The solution in question: https://cses.fi/paste/0c68129b81b0a8252c88f4/

By EugeneJudo, history, 2 months ago, I was looking over this article https://cp-algorithms.com/algebra/fft.html, and I was a bit confused by one of example applications. It says that we can use FFT to efficiently solve for all unique sums a[i] + b[j] given integer arrays a and b in $O(n\log(n))$. I follow the logic behind how the polynomial representation gives us this solution, but i'm confused by the following example: Say a = [1,2,...,1000] and b = [0,1000,2000,...,1000000], then all possible sums takes $O(n^2)$ to even store! Am I misunderstanding what $n$ refers to here?

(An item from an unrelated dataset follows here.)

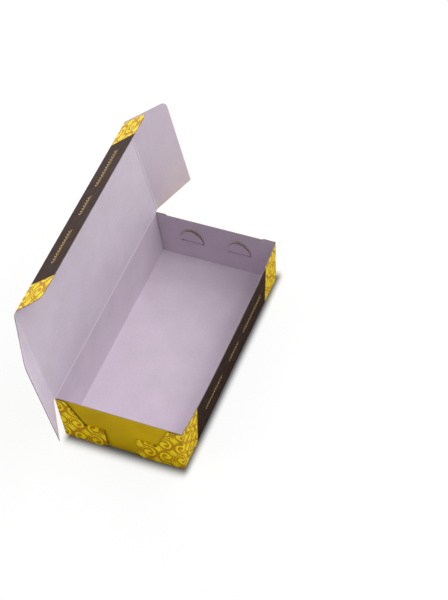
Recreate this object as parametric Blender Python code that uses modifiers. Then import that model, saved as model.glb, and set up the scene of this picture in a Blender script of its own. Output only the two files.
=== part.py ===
"""One-piece pastry carton: a tray locked at its corners, with a hinged lid, in metres, +Z up.

X runs across the carton, from the hinge at -X to the front wall at +X. Y runs along it, from
the near end at -Y to the far end at +Y. The origin is in the middle of the floor's underside.
The carton stands open: the lid leans back and its three flaps are half folded.
"""
import math

import bmesh
import bpy
from mathutils import Matrix, Vector

MM = 0.001

# Board and fits
BOARD = 0.6 * MM             # thickness of the boxboard
FIT = 0.3 * MM               # gap between panels that lie against each other
CREASE = 0.5 * MM            # from a flap's fold line to the edge of each panel beside it

# Tray
TRAY_WIDTH = 127 * MM        # over the long walls, at the floor
TRAY_LENGTH = 244 * MM       # over the corner flaps
TRAY_HEIGHT = 60 * MM
BACK_LEAN = 1.0 * MM         # the back wall leans out by this much at its rim
FRONT_LEAN = 4.0 * MM        # the front wall likewise, at its corners
FRONT_BOW = 3.0 * MM         # the front rim bulges by this much more between its corners
BOW_POWER = 4                # how flat the bulge is along the middle of the wall

# Corner flaps, folded round the outside of the end walls
FLAP_TOP_RUN = 10 * MM       # level stretch at the rim
FLAP_SLOPE_END = 26 * MM     # where the slanted edge meets the tab, from the corner
FLAP_REACH = 47 * MM         # from the corner to the tab's inner end
TAB_HEIGHT = 27 * MM
TAB_CHAMFER = 5 * MM         # cut at the tab's lower inner corner
TAB_RADIUS = 2 * MM
FLAP_SPRING = 1.2            # degrees that a flap stands off the end wall

# Lock tongues, passed through slits in the end walls
TONGUE_PLACE = 37.5 * MM     # middle of a tongue, from the corner
NECK_WIDTH = 19 * MM
TONGUE_WIDTH = 25 * MM       # across the shoulders that hold it inside
TONGUE_HEIGHT = 19 * MM
TONGUE_LEAN = 5.0            # degrees that a tongue leans into the tray from its neck
SLIT_PLAY = 0.4 * MM         # beside and above the neck

# Lid, measured from the hinge line, and its flaps
LID_WIDTH = 129.5 * MM       # hinge line to the front fold
LID_OVERHANG = 2.2 * MM      # fold line of an end flap, past the end of the tray
LID_OPEN = 97.0              # degrees from closed
FRONT_FLAP_DEPTH = 40.5 * MM
FRONT_FLAP_PLAY = 0.7 * MM   # from the end walls' inner faces, when it is tucked in
FRONT_FLAP_TAPER = 3.0 * MM  # each end draws in by this much at the free edge
FRONT_FLAP_RADIUS = 9 * MM
FRONT_FLAP_FOLD = 54.0       # degrees from flat
END_FLAP_DEPTH = 50 * MM
END_FLAP_HINGE_INSET = 0.7 * MM
END_FLAP_FRONT_INSET = 1.5 * MM
END_FLAP_TAPER = 15 * MM     # slant of the edge beside the front fold
END_FLAP_RADIUS = 9 * MM
NEAR_FLAP_FOLD = 33.0        # degrees from flat
FAR_FLAP_FOLD = 22.0

# Mesh resolution
ARC_STEPS = 8                # per rounded corner
TONGUE_STEPS = 24            # round the bow of a tongue
WALL_STEPS = 32              # along a long wall

# Places that follow from the sizes
END_WALL_Y = TRAY_LENGTH / 2 - BOARD - FIT - BOARD / 2
TONGUE_Y = END_WALL_Y - BOARD - FIT
HINGE_X = -(TRAY_WIDTH / 2 + BACK_LEAN - BOARD / 2)
HINGE_Z = TRAY_HEIGHT + FIT + BOARD / 2
LID_LENGTH = TRAY_LENGTH + 2 * LID_OVERHANG
NECK_Z = TAB_HEIGHT + FIT + BOARD / 2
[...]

By EugeneJudo, history, 2 months ago, There are many methods of ensuring that you don't write beyond your arrays bounds, i'm wondering which others have found to be best.

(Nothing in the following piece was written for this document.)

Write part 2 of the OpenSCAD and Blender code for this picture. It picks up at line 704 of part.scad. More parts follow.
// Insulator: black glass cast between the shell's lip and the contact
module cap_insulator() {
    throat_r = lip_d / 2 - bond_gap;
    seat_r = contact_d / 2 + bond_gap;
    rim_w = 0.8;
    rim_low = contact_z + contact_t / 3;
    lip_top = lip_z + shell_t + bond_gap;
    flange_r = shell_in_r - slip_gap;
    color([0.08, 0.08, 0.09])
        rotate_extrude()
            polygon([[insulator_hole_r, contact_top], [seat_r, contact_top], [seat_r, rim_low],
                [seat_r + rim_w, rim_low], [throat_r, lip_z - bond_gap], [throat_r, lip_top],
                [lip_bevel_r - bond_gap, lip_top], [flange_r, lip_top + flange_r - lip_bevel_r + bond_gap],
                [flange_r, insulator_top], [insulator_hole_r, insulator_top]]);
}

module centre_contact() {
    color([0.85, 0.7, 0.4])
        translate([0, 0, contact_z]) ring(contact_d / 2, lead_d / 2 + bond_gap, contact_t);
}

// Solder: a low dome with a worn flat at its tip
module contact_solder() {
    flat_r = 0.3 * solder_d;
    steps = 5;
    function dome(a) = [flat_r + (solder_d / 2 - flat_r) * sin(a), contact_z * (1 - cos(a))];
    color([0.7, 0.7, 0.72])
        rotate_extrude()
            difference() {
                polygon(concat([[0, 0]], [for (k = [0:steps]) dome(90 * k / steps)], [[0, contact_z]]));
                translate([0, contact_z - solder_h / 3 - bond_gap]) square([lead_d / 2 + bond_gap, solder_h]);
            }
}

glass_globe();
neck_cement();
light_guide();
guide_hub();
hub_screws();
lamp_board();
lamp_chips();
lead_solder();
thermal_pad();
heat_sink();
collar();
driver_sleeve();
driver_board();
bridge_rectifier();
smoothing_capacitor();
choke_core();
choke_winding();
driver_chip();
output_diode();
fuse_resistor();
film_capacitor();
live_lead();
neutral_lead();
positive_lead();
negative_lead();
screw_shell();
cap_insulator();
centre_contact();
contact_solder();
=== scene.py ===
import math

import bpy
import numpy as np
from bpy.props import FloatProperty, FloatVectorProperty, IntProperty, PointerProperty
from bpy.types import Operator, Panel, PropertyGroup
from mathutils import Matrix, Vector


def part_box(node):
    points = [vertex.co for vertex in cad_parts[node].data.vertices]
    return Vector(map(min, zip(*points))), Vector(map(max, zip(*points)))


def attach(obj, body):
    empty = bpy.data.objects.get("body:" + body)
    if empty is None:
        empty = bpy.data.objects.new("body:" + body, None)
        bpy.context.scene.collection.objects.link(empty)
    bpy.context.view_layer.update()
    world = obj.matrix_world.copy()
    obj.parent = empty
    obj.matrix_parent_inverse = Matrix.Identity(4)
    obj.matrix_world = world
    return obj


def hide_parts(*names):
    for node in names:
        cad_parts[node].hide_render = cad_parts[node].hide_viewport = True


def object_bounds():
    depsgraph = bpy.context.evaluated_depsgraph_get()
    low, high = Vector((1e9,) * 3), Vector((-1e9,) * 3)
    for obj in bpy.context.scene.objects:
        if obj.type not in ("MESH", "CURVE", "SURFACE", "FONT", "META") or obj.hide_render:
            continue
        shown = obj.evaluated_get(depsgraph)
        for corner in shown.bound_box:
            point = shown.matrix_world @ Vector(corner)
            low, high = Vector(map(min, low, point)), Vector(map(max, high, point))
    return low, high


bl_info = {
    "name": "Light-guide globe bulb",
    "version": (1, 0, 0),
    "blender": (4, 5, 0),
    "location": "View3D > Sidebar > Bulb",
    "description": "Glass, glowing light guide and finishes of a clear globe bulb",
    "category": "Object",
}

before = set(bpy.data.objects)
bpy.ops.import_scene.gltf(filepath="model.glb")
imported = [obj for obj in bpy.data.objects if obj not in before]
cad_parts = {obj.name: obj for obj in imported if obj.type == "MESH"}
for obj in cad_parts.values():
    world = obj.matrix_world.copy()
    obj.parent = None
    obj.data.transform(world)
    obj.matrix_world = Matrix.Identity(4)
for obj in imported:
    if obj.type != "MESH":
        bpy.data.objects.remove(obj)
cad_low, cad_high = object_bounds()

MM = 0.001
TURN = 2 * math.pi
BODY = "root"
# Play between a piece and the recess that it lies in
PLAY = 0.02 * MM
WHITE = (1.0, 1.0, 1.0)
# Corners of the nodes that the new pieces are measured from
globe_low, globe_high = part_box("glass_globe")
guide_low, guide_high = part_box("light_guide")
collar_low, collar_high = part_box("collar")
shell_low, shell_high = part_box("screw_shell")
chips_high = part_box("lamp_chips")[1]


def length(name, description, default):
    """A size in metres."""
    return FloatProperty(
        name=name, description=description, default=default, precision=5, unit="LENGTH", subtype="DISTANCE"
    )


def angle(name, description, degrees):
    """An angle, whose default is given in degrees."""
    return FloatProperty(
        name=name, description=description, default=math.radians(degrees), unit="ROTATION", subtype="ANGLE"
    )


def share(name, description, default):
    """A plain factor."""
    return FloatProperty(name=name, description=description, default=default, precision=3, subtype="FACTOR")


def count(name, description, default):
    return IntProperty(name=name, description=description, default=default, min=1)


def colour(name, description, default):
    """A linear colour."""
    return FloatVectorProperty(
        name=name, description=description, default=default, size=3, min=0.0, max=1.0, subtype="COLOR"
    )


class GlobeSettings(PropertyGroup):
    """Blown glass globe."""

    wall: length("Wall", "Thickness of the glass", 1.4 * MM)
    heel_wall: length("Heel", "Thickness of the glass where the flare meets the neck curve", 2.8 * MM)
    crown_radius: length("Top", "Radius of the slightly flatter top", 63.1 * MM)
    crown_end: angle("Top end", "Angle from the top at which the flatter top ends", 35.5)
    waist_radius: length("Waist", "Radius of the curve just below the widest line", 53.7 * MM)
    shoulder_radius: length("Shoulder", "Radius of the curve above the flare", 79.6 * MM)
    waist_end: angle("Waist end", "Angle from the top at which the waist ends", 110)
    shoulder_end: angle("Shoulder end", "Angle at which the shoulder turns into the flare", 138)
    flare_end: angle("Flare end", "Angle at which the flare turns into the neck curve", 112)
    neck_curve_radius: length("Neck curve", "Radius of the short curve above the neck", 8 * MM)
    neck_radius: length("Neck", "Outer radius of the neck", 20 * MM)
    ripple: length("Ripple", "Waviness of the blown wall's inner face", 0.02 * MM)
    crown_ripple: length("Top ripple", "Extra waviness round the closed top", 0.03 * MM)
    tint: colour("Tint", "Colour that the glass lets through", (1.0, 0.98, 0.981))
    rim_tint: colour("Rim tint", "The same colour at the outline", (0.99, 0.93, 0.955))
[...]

For instance, I just went through a simple problem which was solvable via recursion, and handled bounds like this:

bool inBounds(vector<vector<int>> &G,int i,int j){
return (i >= 0) && (j >= 0) && (i < G.size()) && (j < G.size());
}

void fill(vector<vector<int>> &G,int i,int j){
if(!inBounds(G,i,j) || !G[i][j]) return;
G[i][j] = 0;
fill(G,i-1,j); fill(G,i+1,j);
fill(G,i,j-1); fill(G,i,j+1);
}


Instead of this, I could have handled bounds like this:

void fill(vector<vector<int>> &G,int i,int j){
if(!G[i][j]) return;
G[i][j] = 0;
if(i-1 >= 0) fill(G,i-1,j);
if(i+1 < G.size()) fill(G,i+1,j);
if(j-1 >= 0) fill(G,i,j-1);
if(j+1 < G.size()) fill(G,i,j+1);
}


but the second approach seems more susceptible to bugs! i.e. it relies on picking the right bound to check, instead of blanket checking every one of them.

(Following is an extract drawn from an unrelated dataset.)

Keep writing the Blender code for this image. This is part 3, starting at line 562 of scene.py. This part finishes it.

There's also a third approach I sometimes use, which here would be to modify G in the following way

void preprocess(vector<vector<int>> &G){
G.insert(G.begin(),vector<int>(G.size()+2,0));
for(int i=1;i<G.size();i++){
G[i].insert(G[i].begin(),0);
G[i].push_back(0);
}
G.push_back(vector<int>(G.size(),0));
}

void fill(vector<vector<int>> &G,int i,int j){
if(!G[i][j]) return;
G[i][j] = 0;
fill(G,i-1,j); fill(G,i+1,j);
fill(G,i,j-1); fill(G,i,j+1);
}


Then no bounds checking is needed! As long as we never start at an edge, since our preprocessing adds a boundary of 0's around G, and part of the problem already involved terminating when we hit a 0.

Are there other method/tricks for making this process easier? It's usually not that big of a consideration, but when a bug appears because of it, it can sometimes lead to 30 minutes of fruitless debugging. How do you handle this?

By EugeneJudo, history, 3 months ago, In chess there's a variant called Hand and Brain where each side consists of two players. The first decides which piece to move (the brain), and the second decides where to move it (the hand.) I was thinking whether this is extendable to competitive programming. The brain solves the problem, and the hand has to implement it just from what the brain tells them (must not be too detailed.) How crazy does this sound?

By EugeneJudo, history, 3 months ago, I've found that I frequently engage in the following anti-pattern:

1. I read the problem description and start writing out some details on paper (to better visualize what's happening.)
2. I get the right idea for how to solve the problem and start implementing it before figuring out every detail.
3. I test the program and find it (shockingly) misses some sample cases.
4. I go back to the paper and notice something I missed.

For Div 2 A/B problems, this process tends to be sufficient to get the right answer, but it fails badly beyond that, and it also very quickly eats up huge amounts of time. I know I should write out all of the details, but there's always some details that get left out. I'm really curious to hear what others processes are when solving problems they consider hard. E.g. do you prove every bound beforehand? Do you write out pseducode and then implement it?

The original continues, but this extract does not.